Yesterday (Dec 4), Health Secretary Wes Streeting announced that he would be launching an independent review into rising demand for mental health, ADHD, and autism services in England.
On the surface, this might seem like a good thing – mental health and neurodivergence healthcare is stretched thin in the UK, people are crying out for help, so what we need to do is find a way to improve those services so that people can get the support they need, right?
In fact, the headline aim of this review is to see whether there is evidence of over-diagnosis, with the BBC reporting that the government “believes there are people being referred onto waiting lists who do not need treatment.”
Streeting himself said these conditions were being over-diagnosed earlier this year, though he has since claimed in a piece for The Guardian that those remarks were “divisive” and had “failed to capture the complexity of this problem”.
He wrote: “The truth is there has been a massive growth in mental health and behavioural issues and there isn’t a consensus within the mental health clinical community on what is driving it. We must look at this through a strictly clinical lens to get an evidence-based understanding… That’s the only way we can ensure everyone gets timely access to accurate diagnosis and effective support.”
But, despite Streeting’s attempts to roll back his earlier comments about over-diagnosis, an emphasis on questioning what is “driving” an increase in mental health and neurodivergent diagnoses rather than how to support that increase is both erroneous and borderline offensive.
There is already widespread and growing stigma about conditions like ADHD, with regular discourse online and among politicians about whether those diagnosed are “truly” struggling, and language about finding “evidence” for what is behind this surge in demand only adds to that rhetoric.
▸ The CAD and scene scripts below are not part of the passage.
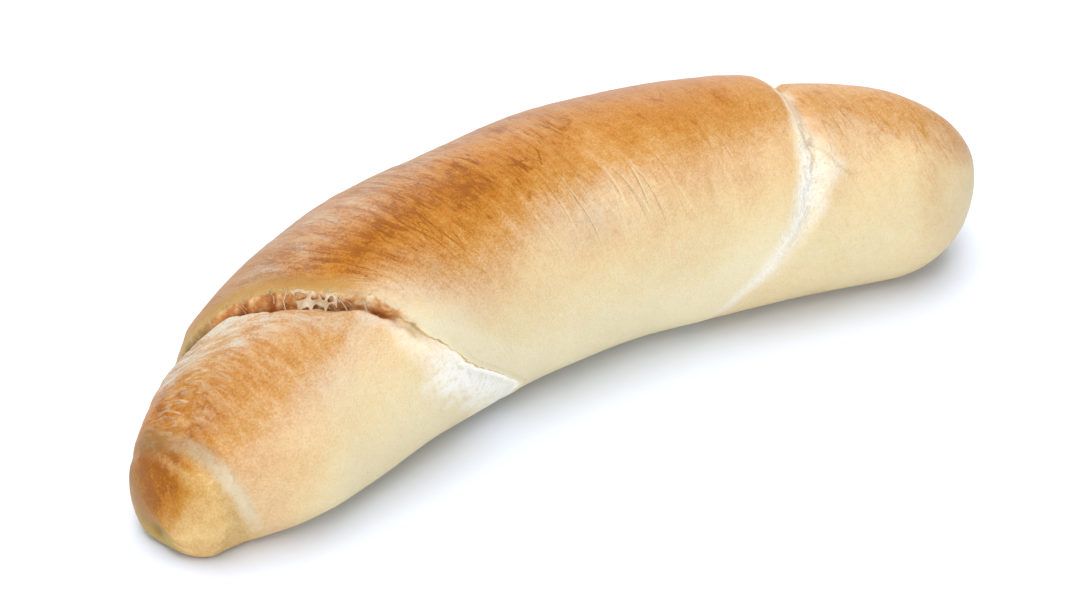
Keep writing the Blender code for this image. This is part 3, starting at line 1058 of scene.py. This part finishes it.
def skin_colour(n, place):
    """Colour of the browned skin, with the heights of its streaks, mottling and creases."""
    brown = n.stored("browning")
    streaky = n.stored("streaks")
    free = n.spread(n.stored("from_left_lip"), 2.0, 4.0)
    patches = n.noise(place, 170, 2, 0.5)
    mottle = n.noise(place, 520, 4, 0.7)
    grain = n.noise(place, 2400, 2, 0.6)
    folded = n.times(streaky, free, n.spread(patches, -0.03, 0.07))
    # Fine creases: cut in by the bump, and painted darker along them as shade
    crease_shade_lines = n.total((n.lines(430, 95, 3.0, 0.06), 1.0), (n.lines(820, 210, 4.0, 0.05), 0.7))
    crease_shade_lines = n.times(crease_shade_lines, folded)
    marks = n.stored("stretched")
    # Stretch marks as pairs of lines: a pale painted highlight on each ridge and painted shade beside it
    highlit_stretch_lines = n.times(n.lines(330, 38, 7.0, 0.055), marks)
    shaded_stretch_lines = n.times(n.lines(330, 38, 7.13, 0.045), marks)
    fine_streaks = n.drawn_noise(1000, 200, 0.0, 4, 0.68)
    lined = n.times(n.total((fine_streaks, 0.46), (n.drawn_noise(430, 75, 5.0, 2, 0.5), 0.34)), streaky)
    parts = (lined, mottle, grain, crease_shade_lines, highlit_stretch_lines, shaded_stretch_lines)
    uneven = n.total(*zip(parts, (1.0, 0.36, 0.46, 0.22, -0.2, 0.14)))
    relief = n.total(*zip(parts, (2.0, 0.8, 0.6, -0.5, 0.5, -0.4)))
    baked = n.spread(brown, 0.1, 0.7, 0.58, 1.0)
    level = n.total((uneven, baked), (brown, 1.0), (n.dots(place, 210, 0.06, 0.3), 0.24))
    # Dusty bloom and painted sheen, broken up by the streaks
    dust_and_sheen_amount = n.times(n.stored("dust_and_sheen"), n.spread(n.total((lined, 2.6), (grain, 0.8)), 0.2, -0.2, 0.4, 1.4))
    return n.mix(dust_and_sheen_amount, n.ramp(level, BAKING), DUST_AND_SHEEN_COLOUR), relief


def lip_colour(n, place, colour):
    """The skin's colour with the left lip's pale rim, torn wall and crack, and painted shade on the olive
    edge above the lip, in the wall's hollows and in the closed gap at the back.
    """
    closing = n.stored("closing")
    frayed = n.total((n.noise(place, 900, 3, 0.6), 1.5), (n.stored("from_left_lip"), 1.0))
    lowered = n.total((frayed, 1.0), (closing, 0.8))
    above = n.times(n.spread(lowered, 1.0, 1.4), n.stored("over_lip"))
    # Olive tone above the lip, darkened as painted shade where the edge turns down into the gap
    olive_shade = n.times(n.spread(frayed, 6.5, 2.4), n.times(above, 0.7))
    rim = n.times(n.spread(frayed, 2.3, 1.5), n.times(above, 0.65))
    fibres = n.total((n.drawn_noise(300, 1000, 2.0, 3, 0.6), 0.5), (n.noise(place, 560, 3, 0.6), 1.5))
    upper = n.spread(frayed, 0.4, 1.6)
    # Wall tone: fibres, painted darker in the hollows as shade and lighter towards the top as painted light
    wall_tone_and_shade = n.total((fibres, 1.0), (0.5, 1.0), (n.stored("shaded_hollow"), -0.44), (upper, 0.2))
    lowest = n.spread(n.total((frayed, 1.0), (n.stored("raised"), -1.0)), -2.0, -1.5)
    inside = n.times(n.spread(frayed, 1.55, 1.25), lowest, n.stored("opened"))
    over = n.times(n.spread(frayed, 0.3, 0.0), n.spread(frayed, -2.2, -1.5), n.times(n.stored("flap"), 0.7))
    # Painted shadow in the narrow gap where the left lip closes at the back
    gap_shadow = n.times(n.spread(lowered, 2.1, 1.4), n.spread(frayed, -1.6, -0.9), n.times(closing, 0.8))
    line = n.times(n.spread(n.math("ABSOLUTE", frayed), 0.3, 0.08), n.stored("cracked"))
    line = n.times(line, n.spread(n.noise(place, 260, 2, 0.5), -0.1, 0.12, 0.4, 1.0))
    return n.cover(
        colour, (olive_shade, OLIVE_SHADE_COLOUR), (rim, RIM_COLOUR), (inside, n.ramp(wall_tone_and_shade, TORN_TONE_AND_SHADE)), (over, FLAP_COLOUR),
        (gap_shadow, GAP_SHADOW_COLOUR), (line, CRACK_COLOUR),
    )


def ring_colour(n, place, colour):
    """The skin's colour with the nose's ring pale under a painted highlight, and painted glints and shade
    along the fine folds over the top of it and beside it.
    """
    across = n.total((n.stored("from_ring"), 1.0), (n.noise(place, 150, 2, 0.5), 1.6))
    frayed = n.spread(n.drawn_noise(900, 90, 8.0, 3, 0.6), -0.14, 0.1, 0.45, 1.0)
    away = n.math("ABSOLUTE", n.math("SUBTRACT", across, 0.2))
    # Pale dough of the ring with a painted highlight along its middle
    light = n.times(n.spread(away, 1.35, 0.1), n.times(n.stored("pale_highlit_ring"), 0.66), frayed)
    pinched = n.times(n.stored("pinched"), n.spread(n.noise(place, 420, 3, 0.6), -0.12, 0.08))
    # Painted glints along the fine folds, with painted shade beside them
    folds = n.times(n.lines(1100, 110, 9.0, 0.11), pinched, 0.55)
    shades = n.times(n.lines(1100, 110, 9.15, 0.09), pinched, 0.6)
    return n.cover(colour, (light, FOLD_HIGHLIGHT_COLOUR), (folds, FOLD_HIGHLIGHT_COLOUR), (shades, FOLD_SHADE))


def crust_material():
    """Baked crust: pale to golden brown by how far it is browned, floury and torn where the mesh says so."""
    n = Nodes("baked_crust")
    place = n.place()
    crumpled = n.noise(place, 900, 4, 0.65)
    raw_with_shade = n.times(n.stored("raw_tip"), 0.85)
    dent = n.stored("dent_shade")
    golden = n.times(n.spread(n.stored("from_ring"), 2.0, -1.5), 0.5)
    pale = n.times(n.stored("cream"), n.spread(crumpled, -0.25, 0.05, 0.55, 1.0))
    dust = n.times(n.stored("flour"), n.spread(crumpled, -0.18, 0.02, 0.35, 1.0))
    # The crease and crevice, painted darker as shade
    crease_shade_amount = n.times(n.stored("shaded_crease"), 0.4)
    colour, relief = skin_colour(n, place)
    # Raw tip, dent floor and back edge: all painted darker as shade, the raw tip over its own pale dough
    colour = n.cover(colour, (raw_with_shade, RAW_AND_SHADE_COLOUR), (dent, DENT_SHADE_COLOUR), (n.stored("back_edge_shade"), BACK_EDGE_SHADE_COLOUR))
    colour = n.mix(golden, colour, GOLDEN_TINT, "MULTIPLY")
    # The nose's dull brown back, then painted shade beside the ring's fold over the top
    colour = n.cover(colour, (n.stored("umber"), UMBER_COLOUR), (n.stored("ring_fold_shade"), RING_FOLD_SHADE_COLOUR))
    colour = ring_colour(n, place, colour)
    colour = n.cover(colour, (pale, CREAM_COLOUR), (dust, FLOUR_COLOUR), (crease_shade_amount, CREASE_SHADE_COLOUR))
    n.shade("Base Color", lip_colour(n, place, colour))
    n.shade("Roughness", n.spread(dust, 0.0, 1.0, 0.46, 0.8))
    n.shade("Specular IOR Level", 0.22)
    folds = n.bump(n.times(crumpled, n.stored("cream")), 0.0006)
    n.shade("Normal", n.bump(relief, 0.00022, folds))
    return n.material


def crumb_material():
    """Torn dough: pale, unevenly baked."""
    n = Nodes("torn_dough")
    place = n.place()
    crumb = n.total((n.noise(place, 430, 4, 0.6), 2.7), (0.45, 1.0))
    n.shade("Base Color", n.ramp(crumb, CRUMB))
    n.shade("Roughness", 0.6)
    n.shade("Specular IOR Level", 0.3)
    n.shade("Normal", n.bump(n.noise(place, 1500, 3, 0.6), 0.0001))
    return n.material


def floor_material():
    """Plain white."""
    n = Nodes("floor_white")
    n.shade("Base Color", (0.845, 0.893, 0.99, 1.0))
    n.shade("Roughness", 0.9)
    n.shade("Specular IOR Level", 0.1)
    return n.material


# ---- Stage: floor, light and camera ----
VIEW_AZIMUTH = 33.953  # degrees; 0 looks along +Y
VIEW_ELEVATION = 35.071
VIEW_DISTANCE = 0.47702
VIEW_AIM = (-0.01021, -0.01177, 0.019)
LENS = 82.67
SENSOR = 36.0
FLOOR_SIZE = 6.0
FLOOR_DROP = 0.0002  # below the foot, so that the two don't touch
SURROUND_COLOUR = (0.945, 1.0, 1.1, 1)
SURROUND_STRENGTH = 0.3


def view_axes():
    """Unit vectors of the camera's view: ahead, to the right, and level ahead."""
    azimuth = math.radians(VIEW_AZIMUTH)
    elevation = math.radians(VIEW_ELEVATION)
    level = Vector((math.sin(azimuth), math.cos(azimuth), 0))
    ahead = level * math.cos(elevation) - Vector((0, 0, math.sin(elevation)))
    right = Vector((math.cos(azimuth), -math.sin(azimuth), 0))
    return ahead, right, level


def make_camera():
    data = bpy.data.cameras.new("camera")
    data.sensor_fit = "HORIZONTAL"
    data.sensor_width = SENSOR
    data.lens = LENS
    data.clip_start = 0.01
    data.clip_end = 20
    camera = put("camera", data)
    ahead = view_axes()[0]
    camera.location = Vector(VIEW_AIM) - ahead * VIEW_DISTANCE
    camera.rotation_euler = ahead.to_track_quat("-Z", "Y").to_euler()
    bpy.context.scene.camera = camera


def make_floor():
    half = FLOOR_SIZE / 2
    mesh = bpy.data.meshes.new("floor")
    corners = [(-half, -half, 0), (half, -half, 0), (half, half, 0), (-half, half, 0)]
    mesh.from_pydata(corners, [], [(0, 1, 2, 3)])
    mesh.materials.append(floor_material())
    floor = put("floor", mesh)
    floor.location.z = -FLOOR_DROP


def make_light(name, azimuth, elevation, distance, size, level, shines=True, mirrored=True):
    """Soft light aimed at the roll, azimuth from the camera's side; level is what white shows facing it."""
    _, right, ahead = view_axes()
    turn = math.radians(azimuth)
    rise = math.radians(elevation)
    way = (right * math.sin(turn) - ahead * math.cos(turn)) * math.cos(rise) + Vector((0, 0, math.sin(rise)))
    data = bpy.data.lights.new(name, "AREA")
    data.shape = "SQUARE"
    data.size = size
    data.energy = level * (math.pi * distance) ** 2
    light = put(name, data)
    light.location = way * distance
    light.rotation_euler = (-way).to_track_quat("-Z", "Y").to_euler()
    light.visible_diffuse = shines
    light.visible_glossy = mirrored


def make_lights():
    make_light("key", 195, 74, 1.4, 1.6, 1.25, mirrored=False)
    make_light("sheen", 180, 14, 1.3, 1.2, 0.42, shines=False)
    make_light("top_front", 10, 66, 1.2, 0.5, 0.22)
    make_light("low_front", -20, 14, 1.3, 0.8, 0.45, mirrored=False)
    world = bpy.data.worlds.new("surround")
    world.use_nodes = True
    background = world.node_tree.nodes["Background"].inputs
    background["Color"].default_value = SURROUND_COLOUR
    background["Strength"].default_value = SURROUND_STRENGTH
    bpy.context.scene.world = world


make_camera()
make_crust(crust_material())
crumb = crumb_material()
for number, (span, holes) in enumerate(WEBS):
    make_web("torn_web_%d" % (number + 1), crumb, span, holes)
make_strands(crumb)
make_floor()
make_lights()
scene = bpy.context.scene
scene.view_settings.view_transform = "Standard"
scene.view_settings.look = "None"
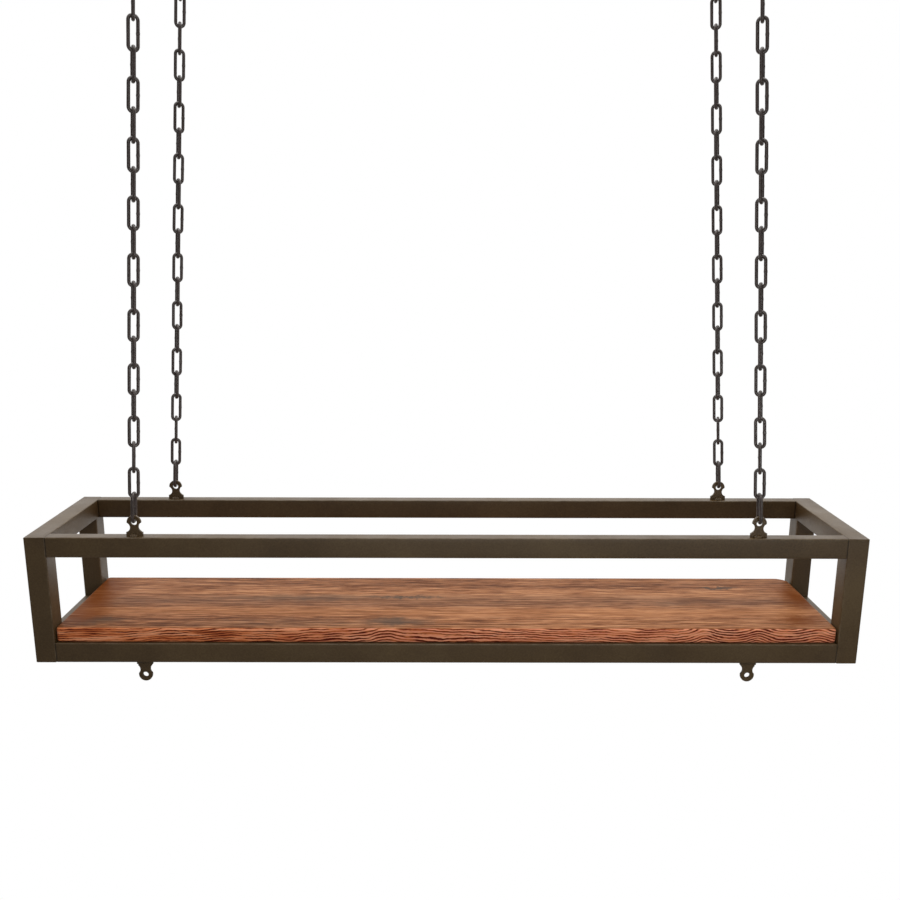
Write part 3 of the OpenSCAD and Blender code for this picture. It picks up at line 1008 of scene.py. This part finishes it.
FLOOR_Z = -2.4
FLOOR_HALF = 30.0
FLOOR_FADE_Y = (0.5, 4.0)
FLOOR_NEAR = (0.22, 0.215, 0.21)
FLOOR_FAR = (0.85, 0.84, 0.82)
FLOOR_GLOW = 0.35
WARM_WHITE = (1.0, 0.99, 0.97)
WORLD_LOW = 0.05
WORLD_TOP = 0.75
WORLD_BACK = 1.15

# Area lamps: offset from what they light, size and power
KEY_LAMP = {"offset": (0, 0.1, 1.5), "size": (1.6, 0.9), "watts": 11.5}
FRONT_LAMP = {"offset": (0.25, -0.8, 0), "size": (1.3, 0.04), "watts": 1.45}
CHAIN_LAMP = {"offset": (0, -1.0, 0), "size": (0.12, 1.0), "watts": 1.7}
CHAIN_LAMP_LEVEL = 0.28  # share of the way from the ceiling down to the frame's top


def camera_white(g, seen, lit):
    """Seen by the camera as the plain white and by all else as lit. Only for the world and the floor."""
    from_camera = g.add("LightPath", {}).outputs["Is Camera Ray"]
    return g.add("MixShader", {0: from_camera, 1: lit, 2: seen}).outputs[0]


def add_world():
    """Soft white surroundings: bright behind and above the shelf, dimmer in front of it and below."""
    world = bpy.data.worlds.new("studio")
    bpy.context.scene.world = world
    g = Graph(world)
    g.tree.nodes.clear()
    _, y, z = g.axes(g.add("TexCoord", {}).outputs["Generated"])
    overhead = g.math("MULTIPLY", g.fade(z, 0.1, 1.0), WORLD_TOP)
    behind = g.math("MULTIPLY", g.fade(y, 0.0, 0.9), WORLD_BACK)
    light = g.math("ADD", g.math("ADD", overhead, behind), WORLD_LOW)
    lit = g.add("Background", {"Color": rgb(*WARM_WHITE), "Strength": light}).outputs[0]
    seen = g.add("Background", {"Color": rgb(1, 1, 1), "Strength": 1.0}).outputs[0]
    out = g.tree.nodes.new("ShaderNodeOutputWorld")
    g.feed(out.inputs["Surface"], camera_white(g, seen, lit))


def add_floor():
    """A plain floor well below the hanging shelf: paler behind it, with a faint glow there."""
    signs = ((-1, -1), (1, -1), (1, 1), (-1, 1))
    corners = [Vector((x * FLOOR_HALF, y * FLOOR_HALF, FLOOR_Z)) for x, y in signs]
    mesh = bpy.data.meshes.new("floor")
    mesh.from_pydata(corners, [], [(0, 1, 2, 3)])
    g = material("floor_paint")
    shader = g.tree.nodes["Principled BSDF"]
    _, y, _ = g.axes(g.place())
    paint = g.mix(g.fade(y, *FLOOR_FADE_Y), rgb(*FLOOR_NEAR), rgb(*FLOOR_FAR))
    g.feed(shader.inputs["Base Color"], paint)
    g.feed(shader.inputs["Emission Color"], rgb(*WARM_WHITE))
    g.feed(shader.inputs["Emission Strength"], g.fade(y, *FLOOR_FADE_Y, 0.0, FLOOR_GLOW))
    g.feed(shader.inputs["Roughness"], 0.9)
    seen = g.add("Emission", {"Color": rgb(1, 1, 1), "Strength": 1.0}).outputs[0]
    out = g.tree.nodes["Material Output"]
    g.feed(out.inputs["Surface"], camera_white(g, seen, shader.outputs[0]))
    mesh.materials.append(g.owner)
    floor = bpy.data.objects.new("floor", mesh)
    bpy.context.scene.collection.objects.link(floor)


def add_area(name, target, offset, size, watts):
    """An area lamp that faces its target from an offset and isn't seen by the camera."""
    place = target + Vector(offset)
    data = bpy.data.lights.new(name, "AREA")
    data.shape = "RECTANGLE"
    data.size, data.size_y = size
    data.energy = watts
    lamp = bpy.data.objects.new(name, data)
    lamp.location = place
    lamp.rotation_euler = (target - place).to_track_quat("-Z", "Y").to_euler()
    lamp.visible_camera = False
    bpy.context.scene.collection.objects.link(lamp)


def add_studio():
    """White surroundings, a large lamp overhead, a strip lamp for the front rails and one for the chains."""
    add_world()
    add_floor()
    middle = (FRAME_LOW + FRAME_HIGH) / 2
    rails = Vector((middle.x, middle.y, FRAME_HIGH.z - TUBE / 2))
    chains = Vector((middle.x, middle.y, FRAME_HIGH.z * CHAIN_LAMP_LEVEL))
    add_area("overhead", middle, **KEY_LAMP)
    add_area("front_strip", rails, **FRONT_LAMP)
    add_area("chain_strip", chains, **CHAIN_LAMP)
    bpy.context.scene.view_settings.view_transform = "Standard"


# ---- Build ----

COAT = frame_coat()
WOOD = stained_wood()
CHAIN = chain_black()
HOOK = hook_black()
ZINC = screw_zinc()

add_camera()
add_studio()
build_frame()
build_board()
build_screws()
build_tabs()
build_welds()
for index, (corner_name, x_sign, y_sign) in enumerate(CORNERS):
    build_chain(corner_name, x_sign, CHAIN_SEED_STEP * index)
    build_hook(corner_name, y_sign)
I was diagnosed with ADHD nearly two years ago, after waiting 1.5 years for a diagnosis. To many, that might not sound like too long – in some places, there can be up to a 10-year wait for diagnosis – but I was battling with my symptoms long before I was first referred to a Right to Choose provider for assessment. I spent years struggling with basic household tasks, relationships, and school and work, finding myself unable to focus for long periods, and berating myself for not being “normal” like everyone else around me.
This was particularly bad during university when I had a lack of structure and was forced to discipline myself – something that people with ADHD notoriously find difficult – leading to me being diagnosed with severe anxiety and depression. It turns out that the deterioration in my mental health was a result of not knowing about my ADHD and therefore not dealing with it in the right way.
I also battled with internalised stigma about having ADHD, overrun by narratives that people are lying about having the condition, conning themselves into believing they have ADHD, or that it’s not so serious that it even requires diagnosis and intervention.
Many people with ADHD grapple with similar difficulties, meaning they are reluctant to seek a diagnosis or are not believed when they do. Receiving a formal diagnosis was important to me both to feel validated in how I approached work, relationships, and life itself in the past as well as to ensure that I was legally entitled to receive specialist support for the condition. Without a diagnosis, that can be much harder.
At one previous job, for example, I was unable to obtain reasonable adjustments – and received zero empathy from my line manager – until I received a formal diagnosis, meaning I was protected under the 2010 Equality Act.
The current system we operate under does leave many people being “written off”, like Streeting said, but not in the way he might think. It is not due to over-diagnosis but rather chronic underfunding and complex healthcare systems that are not fit-for-purpose, that leaves people in the dust.
Streeting’s review is also looking to “raise the healthiest generation, increase healthy life expectancy, and reduce suicide”, but further stigmatisation of these conditions is in direct conflict with that goal.
People with ADHD are in fact more at risk of suicide and have a lower life expectancy than those who are neurotypical, with 1 in 4 women, and 1 in 10 men, with ADHD will at some time try to take their own lives, while people with ADHD are likely to die between seven and nine years younger than their peers. This is why it is so important for people to be able to access mental health and neurodivergent diagnoses and support.
For Streeting to suggest that the rise in demand requires any intervention apart from additional funding as well as empathy for those struggling, is ridiculous.
I am not the only one who thinks so. Henry Shelford, CEO of campaigning organisation ADHD UK, told HuffPost UK: “ADHD is not overdiagnosed. A recent Lancet study published research that analysed 9 million GP records and showed just 0.32% of patients have a diagnosis of ADHD. That’s nudging just 10% of the 3-4% of the population who have ADHD.
“We’re underdiagnosed, not overdiagnosed. In addition, a BBC study showed the average wait for an ADHD diagnosis in England is 8 years. The idea that you can achieve overdiagnosis with an average wait of nearly a decade is just preposterous.”
If Streeting wants fewer people to be struggling with ADHD, autism, and associated mental health conditions, then the answer is to invest in those services and support the people who need it rather than blaming them for getting diagnosed in the first place. Focusing on “overdiagnosis”, and refusing to acknowledge just how broken our system is, will push more and more people to breaking point – and the whole country will be worse-for-wear as a result.